Consider a situation where the target variable in our dataset is binary. This
means that :math:`y_{1}, ..., y_{n}` are independent and identically distributed
from a Bernoulli process where :math:`\theta`, the probability of a 1, is **unknown**.
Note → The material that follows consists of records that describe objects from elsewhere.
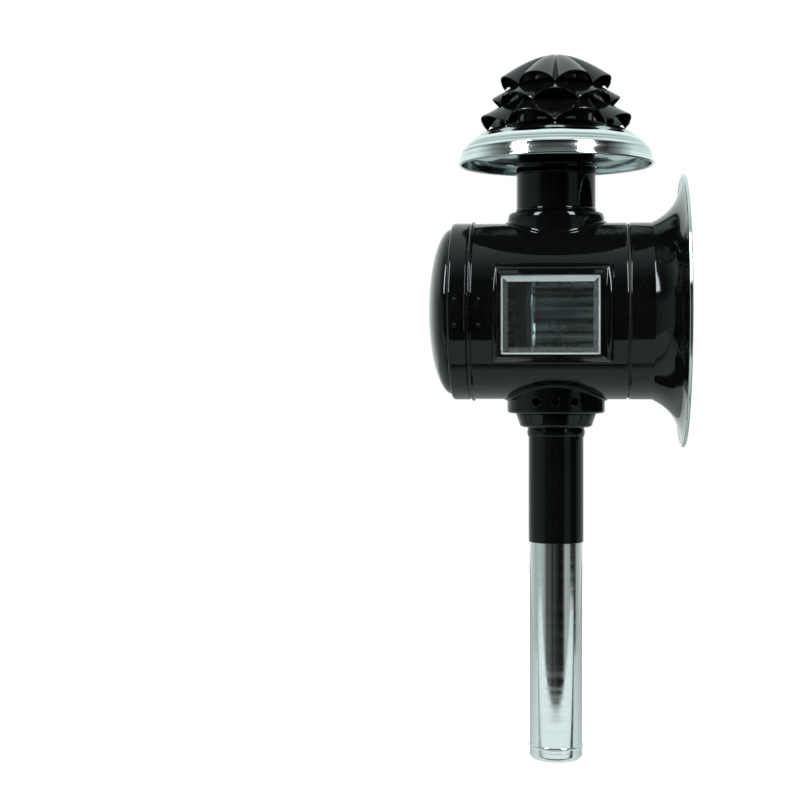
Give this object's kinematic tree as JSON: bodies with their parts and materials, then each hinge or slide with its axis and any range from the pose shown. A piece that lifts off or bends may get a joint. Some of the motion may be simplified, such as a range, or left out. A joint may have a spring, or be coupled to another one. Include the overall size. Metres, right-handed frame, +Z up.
{
  "type": "carriage lamp",
  "caption": "Candle carriage lamp: black drum with a bright trumpet bell, side window, hinged rear door, red tail lens, fluted chimney crown and a sprung candle tube in its stem.",
  "frame": {"origin": "on the stem axis, at the top of the straight black socket, just under its bead", "axes": "+Z up along the stem and chimney, -Y out of the bell, +Y out of the rear door, -X out of the side window"},
  "size_m": [0.152, 0.1425, 0.3955],
  "materials": {
    "black_enamel": "stove enamel, high gloss",
    "polished_nickel": "bright nickel plate over spun brass, fine spinning lines",
    "bright_lining": "bright tinned sheet",
    "soot_black_sheet": "dull black sheet",
    "clear_glass": "clear, polished, bevelled at the window",
    "red_glass": "clear red glass",
    "spring_steel": "bright spring steel"
  },
  "bodies": {
    "lamp": {"stem_socket": "black_enamel", "socket_bead_ring": "black_enamel", "drip_cup": "black_enamel", "air_collar": "black_enamel", "drum_shell": "black_enamel", "drum_lining": "bright_lining", "front_sleeve": "polished_nickel", "front_glass": "clear_glass", "front_glass_ring": "polished_nickel", "front_bell": "black_enamel", "bell_lining": "polished_nickel", "bell_rim_wire": "polished_nickel", "reflector": "polished_nickel", "reflector_boss": "polished_nickel", "reflector_brackets": "bright_lining", "window_frame": "black_enamel", "window_glass": "clear_glass", "window_clips": "bright_lining", "chimney_collar": "black_enamel", "chimney_tube": "black_enamel", "rain_canopy": "polished_nickel", "crown_core": "soot_black_sheet", "crown_bridge": "bright_lining", "crown_stud": "spring_steel", "crown_nut": "spring_steel", "crown_tier_low": "black_enamel", "crown_tier_mid": "black_enamel", "crown_tier_top": "black_enamel", "hinge_body_leaf": "black_enamel", "hinge_pin": "black_enamel", "hinge_body_rivets": "black_enamel", "catch_stud": "black_enamel"},
    "rear_door": {"door_band": "black_enamel", "door_dome": "black_enamel", "hinge_door_leaf": "black_enamel", "hinge_door_rivets": "black_enamel", "catch_tongue": "black_enamel", "tail_lens": "red_glass", "tail_lens_ring": "bright_lining", "tail_light_tube": "soot_black_sheet"},
    "candle_tube_unit": {"candle_tube": "polished_nickel", "candle_tube_ring": "polished_nickel", "candle_tube_end": "polished_nickel", "bayonet_pins": "spring_steel", "candle_spring": "spring_steel"},
    "follower": {"candle_follower": "spring_steel"},
    "cap": {"candle_cap": "polished_nickel"}
  },
  "joints": [
    {"name": "rear_door_hinge", "type": "hinge", "parent": "lamp", "child": "rear_door", "pos_m": [-0.0518, 0.0472, 0.0686], "axis": [0, 0, 1], "range_deg": [0, 110]},
    {"name": "candle_tube_draw", "type": "slide", "parent": "lamp", "child": "candle_tube_unit", "axis": [0, 0, -1], "range_m": [0, 0.105]},
    {"name": "follower_slide", "type": "slide", "parent": "candle_tube_unit", "child": "follower", "axis": [0, 0, -1], "range_m": [0, 0.15], "stiffness_N_per_m": 20, "springref_m": -0.03, "deforming": ["candle_spring"]},
    {"name": "candle_cap_twist", "type": "hinge", "parent": "candle_tube_unit", "child": "cap", "pos_m": [0, 0, 0.03], "axis": [0, 0, 1], "range_deg": [0, 30]}
  ]
}
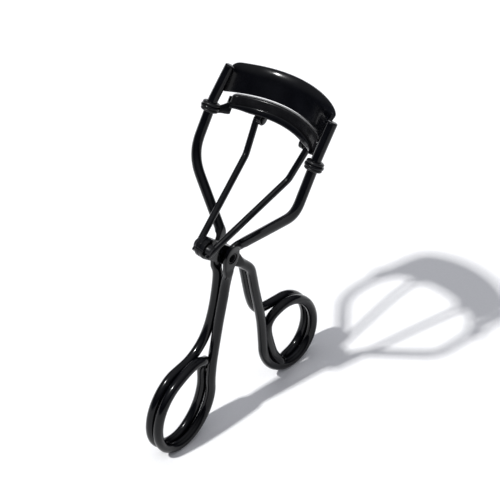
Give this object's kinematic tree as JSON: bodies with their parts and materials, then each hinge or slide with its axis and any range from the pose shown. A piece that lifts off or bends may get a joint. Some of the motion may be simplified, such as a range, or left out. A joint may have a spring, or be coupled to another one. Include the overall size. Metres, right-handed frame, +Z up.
{
  "type": "eyelash curler",
  "caption": "Wire-frame eyelash curler: curved upper plate, padded lower jaw sliding on two guide rods, link rods, pivoting squeeze handle and oval finger loops",
  "frame": {"origin": "on the ground plane, under the middle of the overall box", "axes": "+X is along the pivot axis and X = 0 is the mirror plane, +Y points from the frame's finger loop to the movable handle's loop, +Z is up with the curler standing on both loops"},
  "size_m": [0.0422, 0.0638, 0.0986],
  "materials": {
    "lacquer": "smooth gloss black lacquer on steel",
    "pad": "satin black silicone",
    "pin_metal": "dark blackened steel, slightly duller than the lacquer",
    "bush": "black nylon"
  },
  "bodies": {
    "frame": {"frame_wire": "lacquer", "upper_plate": "lacquer", "pivot_rivet": "pin_metal"},
    "handle": {"handle_wire": "lacquer"},
    "links": {"swivel_barrel": "pin_metal", "link_rod_left": "lacquer", "link_rod_right": "lacquer"},
    "jaw": {"lower_jaw": "lacquer", "lash_pad": "pad", "guide_bush_left": "bush", "guide_bush_right": "bush"}
  },
  "joints": [
    {"name": "handle_hinge", "type": "hinge", "parent": "frame", "child": "handle", "pos_m": [0, -0.00312, 0.0565], "axis": [-1, 0, 0], "range_deg": [-32, 2.1]},
    {"name": "jaw_slide", "type": "slide", "parent": "frame", "child": "jaw", "axis": [0, 0.5075, 0.8616], "range_m": [-0.0053, 0.00035]},
    {"name": "link_swivel", "type": "hinge", "parent": "handle", "child": "links", "pos_m": [0, -0.01012, 0.063], "axis": [-1, 0, 0], "range_deg": [-2.2, 32.2]}
  ],
  "couplings": [
    {"joint": "jaw_slide", "follows": "handle_hinge", "m_per_rad": 0.00936},
    {"joint": "link_swivel", "follows": "handle_hinge", "ratio": -0.999}
  ]
}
Using `Fink's Compendium of conjugate priors <https://www.johndcook.com/CompendiumOfConjugatePriors.pdf>`_,
the prior distribution of :math:`\theta` is a Beta distribution with **hyperparameters**
:math:`\alpha` and :math:`\beta`. i.e., :math:`\theta \sim Beta(\alpha, \beta)`

.. math:
    
    p(\theta) = p(\theta|\alpha, \beta) = \frac{\Gamma(\alpha + \beta)}{\Gamma(\alpha)\Gamma(\beta)}p^{\alpha - 1}(1 - p)^{\beta - 1}, 0 < p < 1

Since we are using a conjugate Bayesian model, the posterior distribution :math:`p(\theta | y)`
follows a :math:`Beta(\alpha^{\prime}, \beta^{\prime})`. Fink stipulates that 

.. math::

    \alpha^{\prime} = \alpha + \sum_{i = 1}^{n} y_{i}

and

.. math::

    \beta^{\prime} = \beta + n - \sum_{i = 1}^{n} y_{i}

Procedure
---------

Ok, let's lay out the procedure for bayesian target encoding. Suppose you have :math:`n`
training observations, with :math:`Y = (y_{1}, ..., y_{n})` representing the target and
categorical variable :math:`X_{1} = (x_{1}, ..., x_{n})` with distinct values
:math:`V = (v_{1}, ..., v_{l})`.

#. Choose a likelihood for the target variable (e.g. Bernoulli for binary classification),
#. Derive the conjugate prior for the likelihood (e.g. Beta),
#. Use the training data to initialize the hyperparameters for the prior distribution (e.g. :math:`\alpha` and :math:`\beta`) [1]_,
#. Derive the methodology for generating the posterior distribution parameters,
#. For each level :math:`v_{i} \in V`,

   #. Generate the posterior distribution using :math:`y_{1}, ..., y_{m} | x_{j} = v_{i}, \forall j \in (1, m)`,
   #. Set the encoding value to a sample from the posterior distribution [2]_

.. [1] Initializing the hyperparameters is generally reliant on common interpretations.
.. [2] If a new level has appeared in the dataset, the encoding will be sampled from the prior distribution.